Quote only the lines from the top of the listing below down to and including the line with "bpy.context.scene.camera = camera".
= = = = =
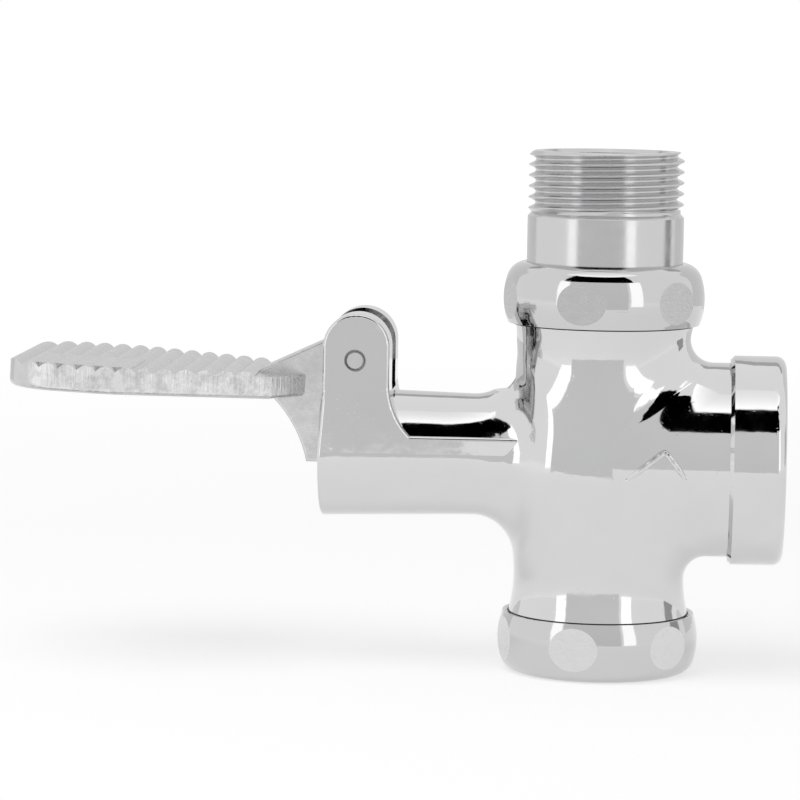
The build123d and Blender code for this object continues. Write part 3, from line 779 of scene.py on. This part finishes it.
def make_camera():
    """The camera of the photograph."""
    data = bpy.data.cameras.new("camera")
    data.sensor_width = SENSOR_WIDTH
    data.lens = CAMERA_FOCAL_PIXELS / IMAGE_PIXELS * SENSOR_WIDTH
    data.clip_start, data.clip_end = CAMERA_CLIP
    camera = add_object("camera", data)
    sin_a, cos_a = math.sin(CAMERA_AZIMUTH), math.cos(CAMERA_AZIMUTH)
    sin_e, cos_e = math.sin(CAMERA_ELEVATION), math.cos(CAMERA_ELEVATION)
    forward = Vector((-sin_a * cos_e, cos_a * cos_e, -sin_e))
    level_right = Vector((cos_a, sin_a, 0))
    level_up = level_right.cross(forward)
    right = math.cos(CAMERA_ROLL) * level_right - math.sin(CAMERA_ROLL) * level_up
    up = math.sin(CAMERA_ROLL) * level_right + math.cos(CAMERA_ROLL) * level_up
    turn = Matrix((right, up, -forward)).transposed()
    camera.matrix_world = Matrix.Translation(CAMERA_TARGET - CAMERA_DISTANCE * forward) @ turn.to_4x4()
    bpy.context.scene.camera = camera


# Finishes of the CAD nodes
polished = chrome_casting()
tail_metal = turned("satin_tail", TAIL_CHROME, roughness=0.16, pitch=0.16 * MM, depth=0.006 * MM, axis=2)
socket_metal = turned("satin_socket", TAIL_CHROME, roughness=0.15, pitch=0.16 * MM, depth=0.006 * MM, axis=0)
bright_steel = turned("bright_steel", BRIGHT_STEEL, roughness=0.16, pitch=0.12 * MM, depth=0.005 * MM, axis=0)
spring_wire = turned("spring_wire", SPRING_STEEL, roughness=0.22, pitch=0.2 * MM, depth=0.004 * MM, axis=0)
brass = turned("turned_brass", BRASS, roughness=0.2, pitch=0.12 * MM, depth=0.006 * MM, axis=0)
pin_steel = turned("pin_steel", PIN_STEEL, roughness=0.18, pitch=0.1 * MM, depth=0.004 * MM, axis=1)
rubber = plain_rubber()

dress("valve_body", chrome_casting(with_saddles=True))
dress("outlet_tail", tail_metal)
dress("tail_union_nut", chrome_nut(NUT_TURN, NUT_FLAT))
dress("bottom_cap", chrome_nut(CAP_TURN, CAP_FLAT))
dress("pedal_lever", cast_pedal())
dress("pivot_pin", pin_steel)
for name in ("push_rod", "spring_cup"):
    dress(name, bright_steel)
for name in ("return_spring", "lock_washer"):
    dress(name, spring_wire)
for name in ("seat_ring", "gland_nut", "gland_washer", "clamp_washer", "valve_disc", "disc_nut"):
    dress(name, brass)
for name in ("tail_gasket", "cap_gasket", "rod_seals", "seat_seal"):
    dress(name, rubber)

# Pieces that the CAD model lacks or has in a plain form
make_tail(tail_metal)
make_inlet_thread(socket_metal)
make_mark(polished)
make_spring(spring_wire)
# Painted shade: thin black rings of the rubber finish in the crevices between parts
make_shade_rings(rubber)

# Studio
make_world()
make_floor()
make_lamp()
for name, settings in CARDS.items():
    make_card(name, *settings)
make_camera()
bpy.context.scene.view_settings.view_transform = "Standard"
= = = = =
▶ _RESULT OF THIS EXERCISE_
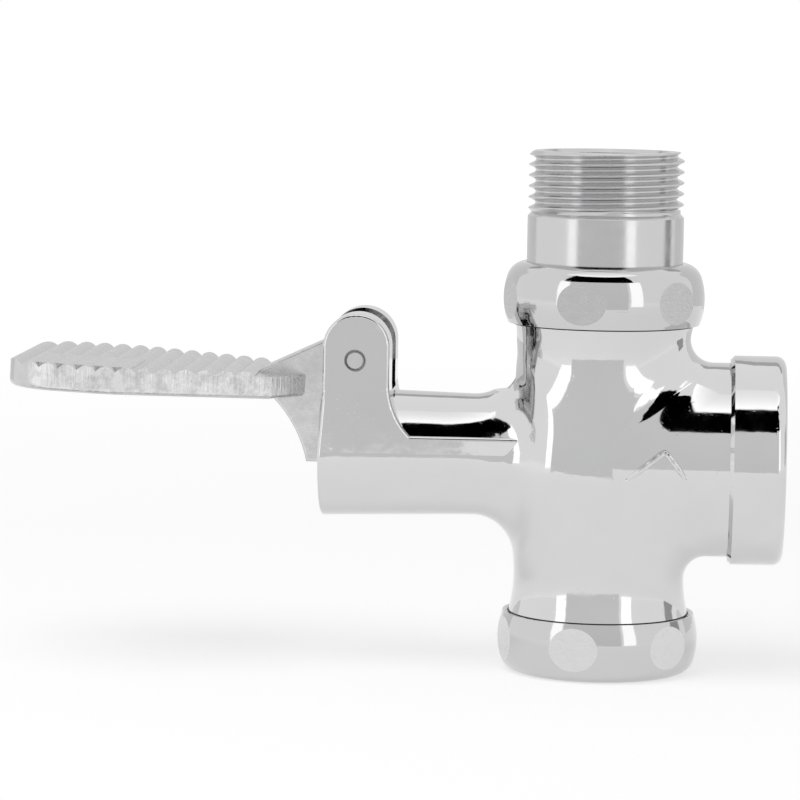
The build123d and Blender code for this object continues. Write part 3, from line 779 of scene.py on. This part finishes it.
def make_camera():
    """The camera of the photograph."""
    data = bpy.data.cameras.new("camera")
    data.sensor_width = SENSOR_WIDTH
    data.lens = CAMERA_FOCAL_PIXELS / IMAGE_PIXELS * SENSOR_WIDTH
    data.clip_start, data.clip_end = CAMERA_CLIP
    camera = add_object("camera", data)
    sin_a, cos_a = math.sin(CAMERA_AZIMUTH), math.cos(CAMERA_AZIMUTH)
    sin_e, cos_e = math.sin(CAMERA_ELEVATION), math.cos(CAMERA_ELEVATION)
    forward = Vector((-sin_a * cos_e, cos_a * cos_e, -sin_e))
    level_right = Vector((cos_a, sin_a, 0))
    level_up = level_right.cross(forward)
    right = math.cos(CAMERA_ROLL) * level_right - math.sin(CAMERA_ROLL) * level_up
    up = math.sin(CAMERA_ROLL) * level_right + math.cos(CAMERA_ROLL) * level_up
    turn = Matrix((right, up, -forward)).transposed()
    camera.matrix_world = Matrix.Translation(CAMERA_TARGET - CAMERA_DISTANCE * forward) @ turn.to_4x4()
    bpy.context.scene.camera = camera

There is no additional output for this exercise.